Published Oct 11, 2021

Finding Our Voice

By Jorgen Rose

Eschewing political definitions and avoiding partisanship is vital for preserving Practical Farmers’ big-tent membership and our value of welcoming everyone. But we also know that government policies and programs at various levels have an immense impact on the lives of our members and in shaping modern agriculture.

That’s why our board of directors and policy committee have authorized PFI to engage with specific policy issues related to conservation, beginning farmers, on-farm research and Iowa’s Nutrient Reduction Strategy. Within these strategic areas, PFI and its members have had success engaging with decision-makers, both publicly and behind the scenes, to promote our vision for a better agriculture. The result has been more practical tools available to farmers and landowners and fewer barriers to pursuing innovative agriculture alternatives. Through this outreach, members are ensuring that the voices of farmers and landowners are part of larger conversations about the future of agriculture.

Despite the COVID-19 pandemic, PFI members found ways to connect with decision-makers and continue making their voices heard. Here are a few policy-related activities PFI members or staff have participated in this year.

Ag Policy and Building Resilience

Early in spring 2021, several farmers from rural southwest Iowa – Ron Rosmann, Denise O’Brien and Seth Watkins – met virtually with staff from U.S. Rep. Cindy Axne’s office to discuss the important role federal policies and programs can play in building resilient farms and communities in the face of a changing climate. The farmers asked the congresswoman’s office to consider supporting increased funding for working-lands programs like the Sustainable Agriculture Research & Education program, the Conservation Stewardship Program and the Environmental Quality Incentives Program.

“It’s important for us farmers to go to town hall meetings and connect with legislators,” Denise says. “We farmers are the ones that live the reality of agriculture and climate change, and if we want to have a voice, it’s important for us to attend these meetings and make our voices heard no matter the party of the elected official.”

Showcasing Sustainable Farming Practices

Several PFI members hosted elected officials on their farms to share their experiences and help educate decision-makers on sustainable farming practices and systems. In April, Axne visited Tamara Deal’s farm in Guthrie County, Iowa, to learn more about cover crops and hear how federal programs can support farmers’ and landowners’ transitions to more resilient systems.

In July, U.S. Sen. Joni Ernst met with Bill Frederick and James Holz, co-founders of Iowa Cover Crop, on Bill’s farm in Greene County. Topics of discussion included cover crops, small grains and the opportunities for new business and enterprises associated with a transition to resilient, extended-rotation systems. “I think it’s important that legislators and other influential people see what is happening in their districts and hear personal stories,” says Megan Holz, co-owner of Iowa Cover Crop.

“They can see the data and hear the news bites, but when Senator Ernst visited us, she was able to hear firsthand the story of how we were able to build a new business and leave our corporate jobs to come back to the farm.”

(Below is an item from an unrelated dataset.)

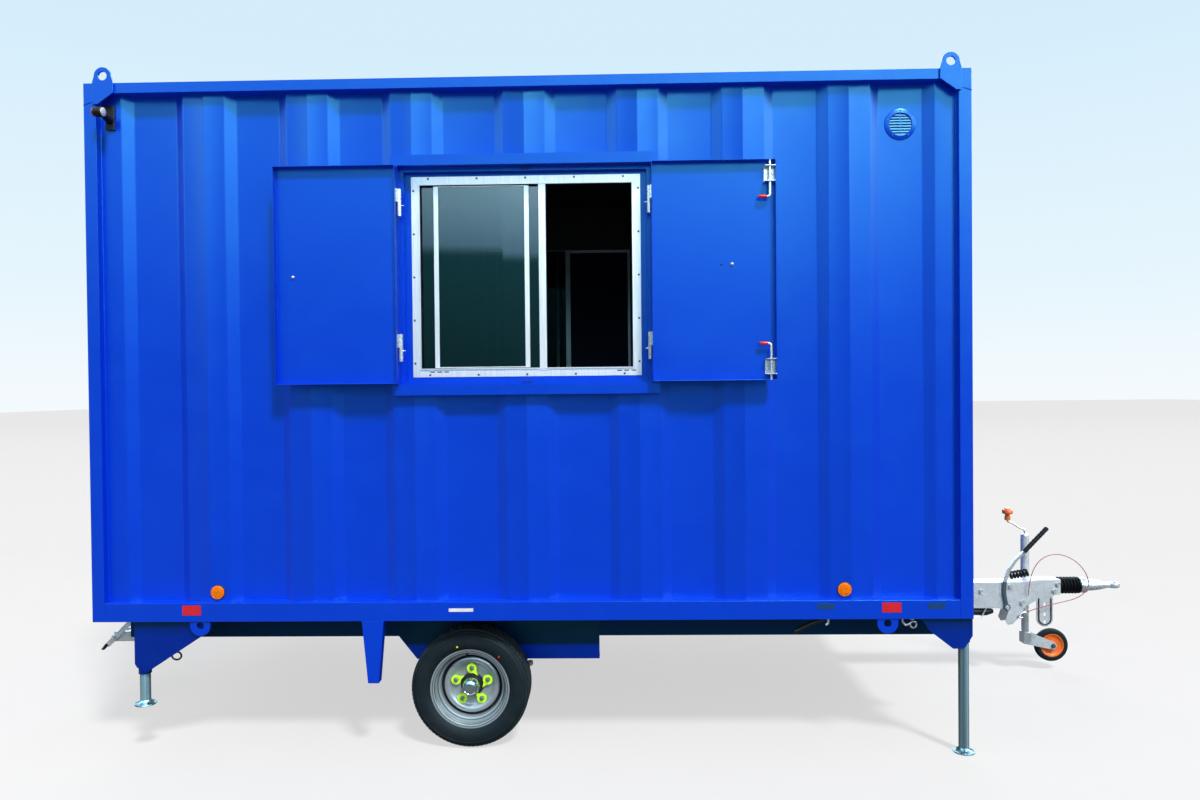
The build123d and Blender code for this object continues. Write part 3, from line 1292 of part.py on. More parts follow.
def handbrake_lever():
    """A bent flat lever on a pivot eye, with a round grip."""
    points = [(x, LEVER_Y, z) for x, z in lever_path()]
    path = FilletPolyline(*points, radius=60)
    section = Plane(origin=points[0], x_dir=(0, 1, 0), z_dir=Vector(*points[1]) - Vector(*points[0]))
    bar = sweep(section * Rectangle(LEVER_THICKNESS, LEVER_WIDTH), path=path)
    end = Vector(*points[-1])
    along = (end - Vector(*points[-2])).normalized()
    start = end - along * GRIP_LENGTH
    grip = rod(GRIP_RADIUS, tuple(start), tuple(end))
    y0 = LEVER_Y - LEVER_THICKNESS / 2
    y1 = LEVER_Y + LEVER_THICKNESS / 2
    eye = rod(LEVER_EYE_RADIUS, (LEVER_PIVOT_X, y0, LEVER_PIVOT_Z), (LEVER_PIVOT_X, y1, LEVER_PIVOT_Z))
    bore = rod(LEVER_PIN_RADIUS + STUB_CLEARANCE, (LEVER_PIVOT_X, y0 - 1, LEVER_PIVOT_Z),
               (LEVER_PIVOT_X, y1 + 1, LEVER_PIVOT_Z))
    return bar + grip + eye - bore


def brake_spring_cylinder():
    """The black spring cylinder under the pole, on two short straps."""
    z = CYLINDER_Z
    body = rod(CYLINDER_RADIUS, (CYLINDER_START, 0, z), (CYLINDER_END, 0, z))
    pole_bottom = POLE_TOP - POLE_HEIGHT
    for x in (CYLINDER_START + CYLINDER_STRAP, CYLINDER_END - 2 * CYLINDER_STRAP):
        body = body + block(x, x + CYLINDER_STRAP, -10, 10, z, pole_bottom)
    return body


def jockey_clamp():
    """The clamp on the housing's side that holds the jockey tube."""
    half = JOCKEY_TUBE_RADIUS + JOCKEY_CLAMP_WALL
    low = COUPLING_AXIS_Z - JOCKEY_CLAMP_HEIGHT * 0.75
    high = low + JOCKEY_CLAMP_HEIGHT
    clamp = block(JOCKEY_X - half, JOCKEY_X + half, POLE_WIDTH / 2 - 1, JOCKEY_Y + half, low, high)
    bore = rod(JOCKEY_TUBE_RADIUS + JOCKEY_CLEARANCE, (JOCKEY_X, JOCKEY_Y, low - 1), (JOCKEY_X, JOCKEY_Y, high + 1))
    return clamp - bore


def jockey_tube():
    """The outer tube of the jockey wheel."""
    low = (JOCKEY_X, JOCKEY_Y, JOCKEY_TUBE_BOTTOM)
    high = (JOCKEY_X, JOCKEY_Y, JOCKEY_TUBE_TOP)
    return rod(JOCKEY_TUBE_RADIUS, low, high) - rod(JOCKEY_TUBE_RADIUS - JOCKEY_TUBE_WALL, low, high)


def jockey_nut():
    """The spindle nut that the crank raises and lowers inside the outer tube."""
    radius = JOCKEY_TUBE_RADIUS - JOCKEY_TUBE_WALL - JOCKEY_CLEARANCE
    low = JOCKEY_INNER_TOP + LEG_CLEARANCE
    return rod(radius, (JOCKEY_X, JOCKEY_Y, low), (JOCKEY_X, JOCKEY_Y, low + JOCKEY_NUT_HEIGHT))


def jockey_fork():
    """The inner tube with two trailing fork plates and the pin of the small wheel."""
    radius = JOCKEY_TUBE_RADIUS - JOCKEY_TUBE_WALL - JOCKEY_CLEARANCE
    tube = rod(radius, (JOCKEY_X, JOCKEY_Y, JOCKEY_INNER_BOTTOM), (JOCKEY_X, JOCKEY_Y, JOCKEY_INNER_TOP))
    axle_x = JOCKEY_X + JOCKEY_TRAIL
    inside = JOCKEY_WHEEL_WIDTH / 2 + JOCKEY_FORK_GAP
    outside = inside + JOCKEY_FORK_PLATE
    outline = [
        (JOCKEY_X - radius, JOCKEY_INNER_BOTTOM),
        (JOCKEY_X - radius, JOCKEY_INNER_BOTTOM + 66),
        (JOCKEY_X + radius, JOCKEY_INNER_BOTTOM + 66),
        (axle_x + 6, JOCKEY_AXLE_Z + 24),
        (axle_x + 24, JOCKEY_AXLE_Z),
        (axle_x + 6, JOCKEY_AXLE_Z - 24),
    ]
    fork = tube
    for side in (-1, 1):
        inner = JOCKEY_Y + side * inside
        outer = JOCKEY_Y + side * outside
        fork = fork + side_plate(outline, min(inner, outer), max(inner, outer))
    bridge_front = axle_x - JOCKEY_WHEEL_RADIUS - JOCKEY_FORK_GAP
    bridge = block(JOCKEY_X - radius, min(JOCKEY_X + radius, bridge_front), JOCKEY_Y - outside, JOCKEY_Y + outside,
                   JOCKEY_INNER_BOTTOM, JOCKEY_INNER_BOTTOM + 66)
    pin = rod(JOCKEY_PIN_RADIUS, (axle_x, JOCKEY_Y - outside - 6, JOCKEY_AXLE_Z),
              (axle_x, JOCKEY_Y + outside + 6, JOCKEY_AXLE_Z))
    return fork + bridge + pin


def jockey_wheel():
    """The small solid-tyred wheel with a dished hub."""
    half = JOCKEY_WHEEL_WIDTH / 2
    r = JOCKEY_WHEEL_RADIUS
    bore = JOCKEY_PIN_RADIUS + STUB_CLEARANCE
    profile = [
        (bore, 0),
        (bore + 14, 0),
        (bore + 18, 10),
        (JOCKEY_HUB_RADIUS - 12, 10),
        (JOCKEY_HUB_RADIUS - 4, 2),
        (JOCKEY_HUB_RADIUS, 2),
        (r - 12, 0),
        (r - 3, 8),
        (r, half),
        (r - 3, 2 * half - 8),
        (r - 12, 2 * half),
        (JOCKEY_HUB_RADIUS, 2 * half - 2),
        (JOCKEY_HUB_RADIUS - 4, 2 * half - 2),
        (JOCKEY_HUB_RADIUS - 12, 2 * half - 10),
        (bore + 18, 2 * half - 10),
        (bore + 14, 2 * half),
        (bore, 2 * half),
    ]
    return spun(profile, JOCKEY_X + JOCKEY_TRAIL, JOCKEY_Y - half, JOCKEY_AXLE_Z)


def jockey_crank():
    """The cap on the tube's head with the cranked handle and its knob."""
    base = JOCKEY_TUBE_TOP + LEG_CLEARANCE
    cap = rod(JOCKEY_TUBE_RADIUS - 1, (JOCKEY_X, JOCKEY_Y, base), (JOCKEY_X, JOCKEY_Y, base + JOCKEY_CAP_HEIGHT))
    elbow = base + JOCKEY_CAP_HEIGHT + 26
    points = [
        (JOCKEY_X, JOCKEY_Y, base + JOCKEY_CAP_HEIGHT - 2),
        (JOCKEY_X, JOCKEY_Y, elbow),
        (JOCKEY_X - CRANK_OFFSET, JOCKEY_Y, elbow + CRANK_RISE),
        (JOCKEY_X - CRANK_OFFSET, JOCKEY_Y, elbow + CRANK_RISE + 24),
    ]
    path = FilletPolyline(*points, radius=10)
    arm = sweep(Plane(origin=points[0], z_dir=(0, 0, 1)) * Circle(CRANK_ROD_RADIUS), path=path)
    foot = elbow + CRANK_RISE + 20
    knob = rod(KNOB_RADIUS * 0.55, (points[2][0], JOCKEY_Y, foot), (points[2][0], JOCKEY_Y, foot + KNOB_HEIGHT))
    head = rod(KNOB_RADIUS, (points[2][0], JOCKEY_Y, foot + KNOB_HEIGHT * 0.5),
               (points[2][0], JOCKEY_Y, foot + KNOB_HEIGHT))
    return cap + arm + knob + head


def cable_route():
    """The points that the loose red breakaway cable follows, from its clip round to the housing."""
    return [
        (4925, -53, 385),
        (4962, -66, 402),
        (5010, -74, 424),
        (5062, -76, 436),
        (5118, -76, 452),
        (5176, -76, 464),
        (5234, -76, 480),
        (5284, -76, 510),
        (5312, -74, 556),
        (5306, -70, 610),
        (5280, -64, 660),
        (5238, -60, 702),
        (5186, -58, 730),
        (5128, -58, 742),
        (5072, -60, 732),
        (5024, -64, 702),
        (4990, -70, 656),
        (4970, -74, 604),
        (4962, -72, 548),
        (4962, -60, 498),
    ]


def breakaway_cable():
    """The cable as straight runs joined by the largest arcs that fit."""
    points = [Vector(*p) for p in cable_route()]
    radii = []
    for before, here, after in zip(points, points[1:], points[2:]):
        first = here - before
        second = after - here
        turn = math.radians(first.get_angle(second))
        radii.append(0.45 * min(first.length, second.length) / math.tan(turn / 2))
    path = FilletPolyline(*points, radius=radii)
    start = Plane(origin=points[0], z_dir=points[1] - points[0])
    print("cable length", round(path.length), "smallest radius", round(min(radii)))
    return sweep(start * Circle(CABLE_RADIUS), path=path)


def build_pieces():
    """Every node of the cabin, by name."""
    vents = vent()
    lamp = marker_lamp()
    tail = tail_lamp()
    panes = window_panes()
    right_leaves = several([moving_hinge_half(level) for level in hinge_levels()])
    fixed_halves = [fixed_hinge_half(level) for level in hinge_levels()]
    far = far_shutter()
    return {
        "corner_posts": corner_posts(),
        "top_rails": rails(WALL_TOP, ROOF_LEVEL, TUBE_WALL),
        "bottom_rails": rails(UNDERSIDE, WALL_BOTTOM, TUBE_WALL),
        "lifting_eyes": lifting_eyes(),
        "near_wall": several(side_wall()),
        "far_wall": several([across(piece) for piece in side_wall()]),
        "front_wall": front_wall(),
        "rear_wall": rear_wall(),
        "rear_door_frame": rear_door_frame(),
        "rear_door": rear_door(),
        "roof_sheet": roof_sheet(),
        "ceiling": ceiling(),
        "floor_deck": floor_deck(),
        "lining_boards": lining_boards(),
        "window_surrounds": on_both_sides(window_surround()),
        "window_frames": on_both_sides(window_frame()),
        "window_sashes": on_both_sides(window_sash()),
        "window_glass": several(panes + [across(pane) for pane in panes]),
        "near_shutter_left": left_shutter(),
        "near_shutter_right": right_shutter(),
        "shutter_hinge_pins": several(fixed_halves + [mirror_about_window(half) for half in fixed_halves]),
        "left_hinge_leaves": mirror_about_window(right_leaves),
        "right_hinge_leaves": right_leaves,
        "far_shutters": several([far, mirror_about_window(far)]),
        "bolt_housings": bolt_housings(),
        "upper_shoot_bolt": shoot_bolt(1),
        "lower_shoot_bolt": shoot_bolt(-1),
        "vents": on_both_sides(vents),
        "side_reflectors": side_reflectors(),
        "road_lamps": several([lamp, across(lamp), tail, across(tail)]),
        "tie_down_eyes": tie_down_eyes(),
        "chassis_rails": on_both_sides(chassis_rail()),
        "floor_bearers": floor_bearers(),
        "side_beams": on_both_sides(side_beam()),
        "axle": axle(),
        "stand_legs": on_both_sides(stand_leg()),
        "leg_brackets": leg_brackets(),
        "front_leg_near": front_leg(),
        "front_leg_far": across(front_leg()),
        "rear_leg_near": rear_leg(),
        "rear_leg_far": across(rear_leg()),
        "rear_step": rear_step(),
        "near_tyre": tyre(),
        "far_tyre": across(tyre()),
        "near_rim": rim(),
        "far_rim": across(rim()),
        "drawbar_pole": drawbar_pole(),
        "pole_carriers": pole_carriers(),
        "coupling_housing": coupling_housing(),
        "coupling_eye": coupling_eye(),
        "bellows": bellows(),
        "handbrake_lever": handbrake_lever(),
        "brake_spring_cylinder": brake_spring_cylinder(),
        "jockey_tube": jockey_tube(),
        "jockey_nut": jockey_nut(),
        "jockey_fork": jockey_fork(),
        "jockey_wheel": jockey_wheel(),
        "jockey_crank": jockey_crank(),
        "breakaway_cable": breakaway_cable(),
    }


def footprint_middle(pieces):
    """The point on the ground under the middle of everything."""
    boxes = [piece.bounding_box() for piece in pieces.values()]
    x = (min(b.min.X for b in boxes) + max(b.max.X for b in boxes)) / 2
    y = (min(b.min.Y for b in boxes) + max(b.max.Y for b in boxes)) / 2
    return x, y, min(b.min.Z for b in boxes)


PIECES = build_pieces()
MIDDLE = footprint_middle(PIECES)
os.makedirs("parts", exist_ok=True)
for name, piece in PIECES.items():
    export_step(Pos(-MIDDLE[0], -MIDDLE[1], -MIDDLE[2]) * piece, f"parts/{name}.step")
print("origin at", [round(value, 3) for value in MIDDLE])
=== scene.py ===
import json
import math

import bmesh
import bpy
from mathutils import Matrix, Vector


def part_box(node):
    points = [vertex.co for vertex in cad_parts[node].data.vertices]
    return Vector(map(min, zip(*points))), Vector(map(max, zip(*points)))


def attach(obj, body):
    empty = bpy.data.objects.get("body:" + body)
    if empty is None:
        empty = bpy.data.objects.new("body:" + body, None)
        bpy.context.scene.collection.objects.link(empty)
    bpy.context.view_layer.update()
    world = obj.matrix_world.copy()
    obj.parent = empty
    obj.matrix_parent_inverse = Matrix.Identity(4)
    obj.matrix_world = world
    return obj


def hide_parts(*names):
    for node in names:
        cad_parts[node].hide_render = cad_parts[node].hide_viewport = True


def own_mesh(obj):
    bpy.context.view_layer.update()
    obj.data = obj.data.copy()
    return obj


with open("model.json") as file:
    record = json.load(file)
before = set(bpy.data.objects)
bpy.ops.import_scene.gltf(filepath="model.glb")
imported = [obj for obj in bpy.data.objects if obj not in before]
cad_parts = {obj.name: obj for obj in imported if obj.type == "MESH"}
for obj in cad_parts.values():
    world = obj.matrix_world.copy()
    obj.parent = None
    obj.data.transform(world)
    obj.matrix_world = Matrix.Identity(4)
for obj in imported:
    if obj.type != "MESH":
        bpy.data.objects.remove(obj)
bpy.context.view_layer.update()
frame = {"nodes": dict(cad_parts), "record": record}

# Shapes are drawn in millimetres: X from the body's rear end, Y from the middle, Z from the ground.
REAR_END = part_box("corner_posts")[0].x
NODE_BODY = {node: body for body, nodes in frame["record"]["behaviour"]["bodies"].items() for node in nodes}
NODE_SLOT = {entry["node"]: entry["material_slot"] for entry in frame["record"]["subparts"]}

# The steel body.
LENGTH = 4200
HALF_WIDTH = 1145
HEIGHT = 2580
BOTTOM_RAIL = 90
TOP_RAIL = 50
POST = 60
POST_ACROSS = 100
UNDERSIDE = round(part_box("corner_posts")[0].z * 1000)
SILL = UNDERSIDE + BOTTOM_RAIL
ROOF = UNDERSIDE + HEIGHT
RAIL_UNDER_ROOF = ROOF - TOP_RAIL

# The pressed sheets of the walls.
SHEET = 2.0
RIB_DEPTH = 32.0
RIB_MARGIN = 100
RIB_SLOPE = 46
BEND_EASE = 5.0
LONG_WALL_SET_BACK = 38
END_WALL_SET_BACK = 12
LONG_WALL_PITCHES = [500] * 3 + [540] * 2 + [500] * 3
END_WALL_RIBS = 4
DOOR_CUT_HALF = 475
DOOR_CUT_TOP = SILL + 2035

# The window, its shutters and their shoot bolts.
WINDOW_X = 2100
WINDOW_Z = ROOF - 934
WINDOW_CUT_HALF_WIDTH = 635
WINDOW_CUT_HALF_HEIGHT = 570
WINDOW_FRONT = -(HALF_WIDTH - 77)
WINDOW_BACK = -(HALF_WIDTH - 112)
MULLION_X = WINDOW_X + 79
SHUTTER_FACE = -1153.5
HINGE_REACH = 591.7
BOLT_X = 3253.4
BOLT_Y = -1179.5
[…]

Bill Frederick, Joni Ernst, James Holz

Iowa Sen. Joni Ernst, center, poses with Bill Frederick (left) and James Holz (right) while holding a PFI “Don’t Farm Naked” shirt.

Tackling Local Meat Processing

During the 2021 Iowa legislative session, PFI staff and members worked to educate decision-makers about the challenges and opportunities associated with local meat processing capacity in Iowa. Working with state Rep. Chad Ingels, a farmer and PFI member, PFI staff sought input from farmers, meat processors and industry experts on barriers to increasing small-scale processing capacity in Iowa.

As part of the effort, PFI members, including Aaron Lehman and Ryan Marquardt, spoke at a press conference supporting the need for more meat processing capacity, and many members attended legislative hearings or contacted their state representatives and senators to share their own experiences and challenges. The effort paid off. In June, Governor Reynolds signed House File 857, otherwise known as the Butchery Innovation and Revitalization Act, into law. The bill will provide grants to current and aspiring small-scale meat processors to build additional capacity and sets up a task force to examine and make recommendations about chronic labor shortages in the meat processing industry.

What’s Next

These are just a few highlights of policy-related activities PFI members and staff have participated in over the last year, but we also do not work alone on these efforts. We enjoy support from many partner organizations, including that National Sustainable Agriculture Coalition; Iowa Farmers Union; Center for Rural Affairs; Women, Food and Agriculture Network; and more. As we look towards 2022 and the lead-up to a new farm bill, we’ll be continuing our work with these partners and our members to make sure your voices – and our collective vision for a better agriculture – are heard loud and clear.